La théorie de l'information, devenue l'informatique, a permis l'émergence de technologies qui ont révolutionné nos vies jusque dans nos rapports sociaux. À ce sujet, il est notable de remarquer que c'est l'étude mathématique de l'information qui est à l'origine de cette révolution et qui, paradoxalement, a permis l'émergence des conditions actuelles de dégradation de la qualité de l'information du public et de précarisation des journalistes de métier.

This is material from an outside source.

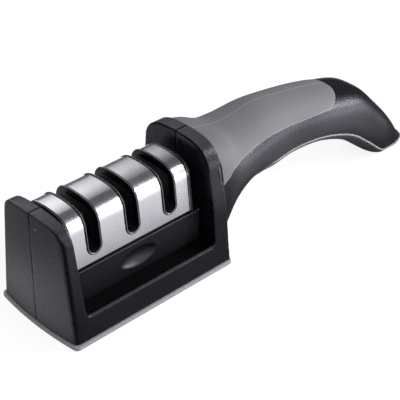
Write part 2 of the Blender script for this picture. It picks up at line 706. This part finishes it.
def finger_hollow(hand):
    """Hollow for a fingertip: a spindle lying along X, sunk into the side."""
    length, depth, outside = SLOT_PITCH, 2.2, 2.9
    arc = (length * length / 4 + depth * depth) / (2 * depth)
    reach = sqrt(arc * arc - (arc - outside - depth) ** 2)
    centre = Vector((SLOT_X[1] + 1.3, hand * (CARTRIDGE_HALF + outside - 0.15), (LEDGE_Z + PANEL_FOOT) / 2))
    bm = bmesh.new()
    line = []
    for i in range(41):
        x = -reach * cos(pi * i / 40)
        r = outside + depth - arc + sqrt(arc * arc - x * x)
        line.append(bm.verts.new(centre + Vector((x, 0, max(0.0, r) if 0 < i < 40 else 0.0))))
    edges = [bm.edges.new(pair) for pair in zip(line, line[1:])]
    bmesh.ops.spin(bm, geom=line + edges, cent=centre, axis=(1, 0, 0), angle=2 * pi, steps=64, use_merge=True)
    bmesh.ops.remove_doubles(bm, verts=bm.verts, dist=0.0005)
    return part(bm)


def cartridge_pockets():
    """Cutters for what the cartridge's stages and its bottom plate fill."""
    half, half_length, top = COVER_SHOULDER - 2.4, 8.7, COVER_HEIGHT - COVER_CROWN - 2.6
    below, plate_top, end = FLOOR_Z - 1, FLOOR_Z + 2, 1.4
    cutters = [slot_cutter(x, SLOT_CLEAR + 0.1, SLOT_BOTTOM + SLOT_RIM) for x in SLOT_X]
    cutters += [block((x - half_length, -half, below), (x + half_length, half, top)) for x in SLOT_X]
    return cutters + [block((CARTRIDGE_FRONT + end, -half, below), (CARTRIDGE_BACK - end, half, plate_top))]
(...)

Cependant, les technologies de l'information (à l'instar des outils de la statistique) ne constituent pas la véritable cause des problèmes que vous aspirez à régler. Je crois au contraire qu'elles vont enfin permettre aux journalistes de métier de s'affranchir des pressions économiques qui gênent leur liberté d'action et qui vont, à mon grand soulagement, réduire à des niveaux acceptables la publicité d'opinion qui occupe présentement presque tout l'espace public. Le modèle du financement des entreprises de presse par la publicité est incompatible avec la libre expansion de l'espace public dans le virtuel. Bien entendu, la presse traditionnelle continue de jouer un rôle essentiel et de nouveaux moyens (plus digestes) d'en financer le fonctionnement seront vraisemblablement élaborés. Cependant, dans l'immédiat, votre attention devrait se porter sur l'objectif de récompenser et de pérenniser la production d'une information de qualité.
Je vous préviens donc contre l'envie d'imposer un cadre rigide à l'exercice du journalisme, qu'il soit exercé par des gens de métier ou des amateurs. Les bouleversements sont loin d'être terminés et je vous garantis qu'une structure comparable à celles qui ont été imposées en santé par Dr. Bolduc et en éducation par mesdames Courchesne et Beauchamp n'aura aucun effet bénéfique pour le public et les journalistes. L'idée d'organismes de contrôle et de supervision indépendants du milieu qu'ils régissent me paraît hasardeuse à concrétiser dans ces domaines et tout particulièrement en information. Assurez-vous d'obtenir l'adhésion générale de la population et du milieu journalistique et évitez (en tenant bien compte de toutes les connaissances actuelles) de créer des conditions favorables à un musèlement de la presse.